A esperança se baseia na memória. Quem espera, rememora e comemora.
Nosso Deus não é um qualquer do olimpo politeísta. É um Deus que tem
história e faz memória: Javé, o Deus de Abraão, Isaac e Jacó. É essa
memória que alimenta a consciência crítica, consciência da diferença,
da inadequação, ao ainda-não. Pois a utopia cristã sustenta-se na
promessa de Deus. Por isso, a esperança cristã não teme o negativo,
as vicissitudes históricas, o fracasso. É uma esperança crucificada,
que se abre à perspectiva da ressurreição.
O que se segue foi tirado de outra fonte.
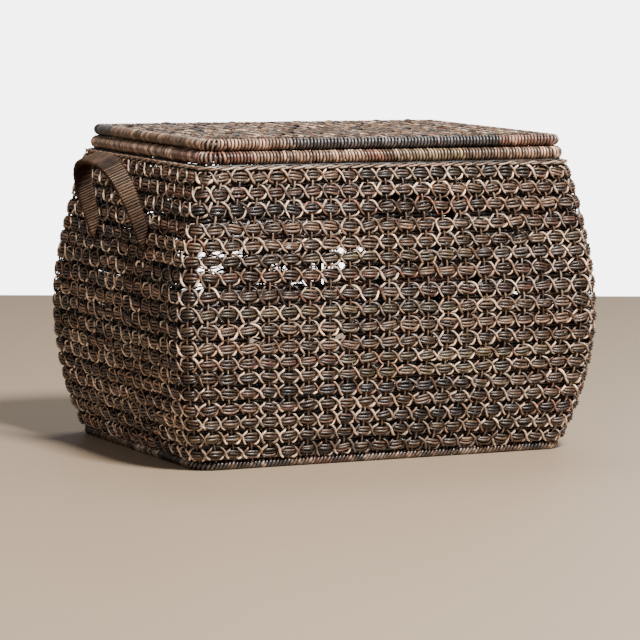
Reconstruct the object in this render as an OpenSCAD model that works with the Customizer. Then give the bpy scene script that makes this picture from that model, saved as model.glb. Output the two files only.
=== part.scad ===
// Wicker storage trunk: a bulging twined basket body woven on a steel rod frame,
// a flat hinged lid and two wrapped carrying handles.
// Origin: middle of the footprint at floor level. +Z up, +X to the right, front faces -Y.

/* [Overall size] */
// Height from the floor to the top of the closed lid
total_h = 430; // [400:5:460]
// Width of the lid
lid_w = 541; // [500:1:560]
// Depth of the lid
lid_d = 371; // [350:1:390]
// Width of the body rim
rim_w = 548.4; // [510:0.1:566]
// Depth of the body rim
rim_d = 387.7; // [366:0.1:406]
// Width of the footprint
base_w = 560; // [520:0.5:580]
// Depth of the footprint
base_d = 384; // [360:1:400]
// How far each end wall bulges past the rim
bulge_x = 42.6; // [35:0.1:60]
// How far the front and back walls bulge past the rim
bulge_y = 31; // [24:0.1:45]
// Height of the widest point of the bulge
bulge_z = 193; // [170:1:215]

/* [Woven walls] */
// Thickness of the woven wall
wall_t = 10; // [8:0.5:12]
// Outer radius of the upright corners
corner_r = 30; // [26:1:36]
// Stakes along the front and back, corner to corner
cols_long = 21; // [17:1:23]
// Stakes along each end, corner to corner
cols_short = 15; // [11:1:17]
// Diameter of one stake
stake_d = 3; // [2.4:0.1:3.4]
// Height at which the woven wall starts above the base border
wall_z0 = 12.6; // [12.6:0.1:14]

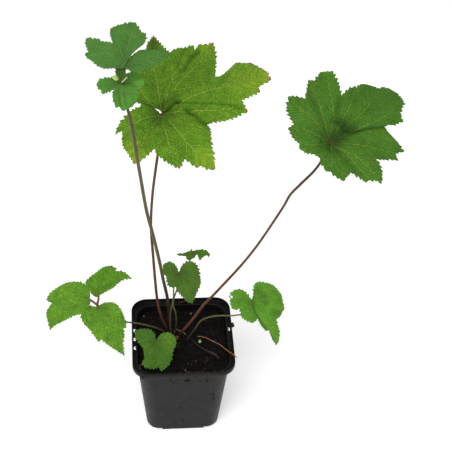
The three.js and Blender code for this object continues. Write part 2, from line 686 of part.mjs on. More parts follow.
function block(width, depth, from, to, x = 0, y = 0) {
  return solidOf(new THREE.BoxGeometry(width, depth, to - from).translate(x, y, (from + to) / 2));
}

// The pot: its outer form, less its inside, the room under its raised corners and its holes.
function potSolid() {
  const ledge = POT.height - POT.rimHeight;
  const floorTop = POT.lift + POT.floor;
  const [low, high] = [insideAt(floorTop), insideAt(ledge + POT.wall)];
  const cross = [2 * low.half, 2 * (POT.footHalf - POT.wall)];
  let solid = solidOf(loft([
    roundedSquare(POT.baseHalf, POT.baseCorner, 0),
    roundedSquare(POT.bodyHalf, POT.bodyCorner, ledge),
    roundedSquare(POT.rimHalf, POT.rimCorner, ledge),
    roundedSquare(POT.rimHalf, POT.rimCorner, POT.height),
  ]));
  solid = solid.subtract(solidOf(loft([
    roundedSquare(low.half, low.corner, floorTop),
    roundedSquare(high.half, high.corner, ledge + POT.wall),
    roundedSquare(POT.rimHalf - POT.wall, POT.rimCorner - POT.wall, ledge + POT.wall),
    roundedSquare(POT.rimHalf - POT.wall, POT.rimCorner - POT.wall, POT.height + PAST),
  ])));
  solid = solid.subtract(block(cross[0], cross[1], POT.floor, floorTop + PAST))
    .subtract(block(cross[1], cross[0], POT.floor, floorTop + PAST))
    .subtract(cornerBlocks(POT.footHalf, -PAST, POT.lift));
  for (const [x, y] of [[1, 1], [-1, 1], [-1, -1], [1, -1]]) {
    solid = solid.subtract(drill(
      POT.drainReach * x, POT.drainReach * y, POT.drain, POT.lift - PAST, floorTop + PAST,
    ));
  }
  const holeX = (POT.rimHalf + POT.bodyHalf) / 2 - POT.wall / 2;
  for (const side of [-1, 1]) {
    for (const step of [-1, 0, 1]) {
      const y = step * POT.ledgeHoleStep;
      solid = solid.subtract(drill(side * holeX, y, POT.ledgeHole, ledge - PAST, ledge + 2));
    }
  }
  return solid;
}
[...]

Na esperança, nós já fomos
salvos. Ver o que se espera já não é esperar: como se pode esperar o
que já se vê? Mas, se esperamos o que não vemos, é na perseverança
que o aguardamos (Romanos 8, 24-25). Como diz a Carta aos Hebreus, a
fé é um modo de já possuir aquilo que se espera, é um meio de
conhecer realidades que não se vêem (11, 1). Se a fé vê o que existe,
a esperança vê o que existirá, dizia Péguy. E acrescentava: o amor só
ama o que existe, mas a esperança ama o que existirá... no tempo e
por toda a eternidade.
A esperança é o caminhar na fé para o seu objeto. A fé nos dá a
certeza de que Jesus venceu a morte; a esperança, o alento de que
venceremos os sinais de morte: a injustiça, o opressão, o preconceito
etc. Esse processo não é contínuo, pois somos prisioneiros da
finitude, embora trazendo a Infinitude em nossos corações. Por isso,
o caminhar é entrecortado de dúvidas e dores, conquistas e alegrias,
mas sabe que, se trilha as sendas do amor, tem Deus como guia.
* Frei Betto é escritor, autor de "Alfabetto - Autobiografia
Escolar" (Ática), entre outros livros.